We’re American, and it’s our right to waste. It’s also our right to whine when we can’t get the same unfairly preferential treatment we’ve gotten from the Saudis for the past 30 years. It’s also our right to forget about the problem once gas drops a few cents again. The problem is greed, but it’s not just the oil companies’ greed; it’s ours.
The bottom line, after all this ranting, is this; the bubblin’ crude will not bubble forevermore, nor will it simply “run out” one day. It’s a curve. As we have less and less to pump out of the major fields, the cost of extraction goes up. As we spend more and more finding new fields, we find smaller and less voluminous supplies to tap. As we spend more time and money finding more oil, we get less and less to show for it. This doesn’t mean we’re going to run out–it means that eventually, it’s going to cost more money getting to the oil and distributing it than the companies can make selling it.
Unless we make a major breakthrough in solar power or find the elusive mythical secrets of controlled sustainable fusion, we’re going to have to change our lifestyles. Oil is not going to magically appear because we’re angry.

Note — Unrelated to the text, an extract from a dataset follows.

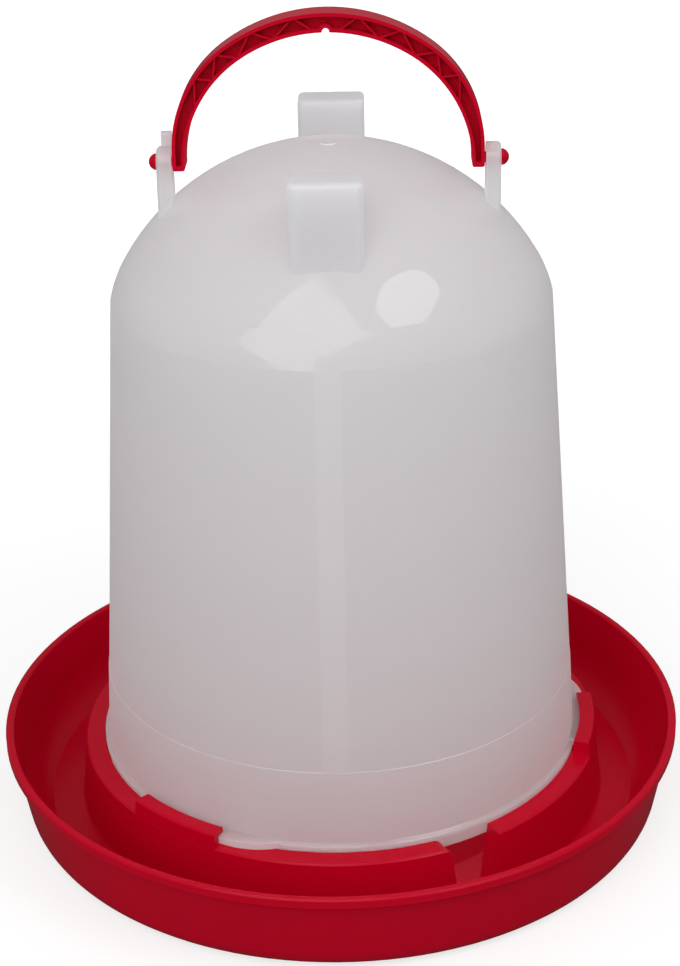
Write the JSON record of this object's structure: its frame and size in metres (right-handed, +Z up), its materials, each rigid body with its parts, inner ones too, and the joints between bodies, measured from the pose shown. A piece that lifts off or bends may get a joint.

Let’s look at the bigger picture sometime before calling out the oil giants as the root of all evil. Let’s understand that if our politicians cap the price of gas, they’re not hurting OPEC, they’re hurting our local gas stations. After all, most oil companies are made up of (surprise!) private investors, many of them from this country, and many of them in the middle class.
If you’d prefer the government to regulate the oil prices, they’ll have to audit the oil companies. If they do that, they may as well control the distribution of oil. Now let’s look at our government and the people involved in it. Do you really want to cede control of our energy resources to them?
Berserker less. Think bigger. When you can do that, plea for the sanity of those around you.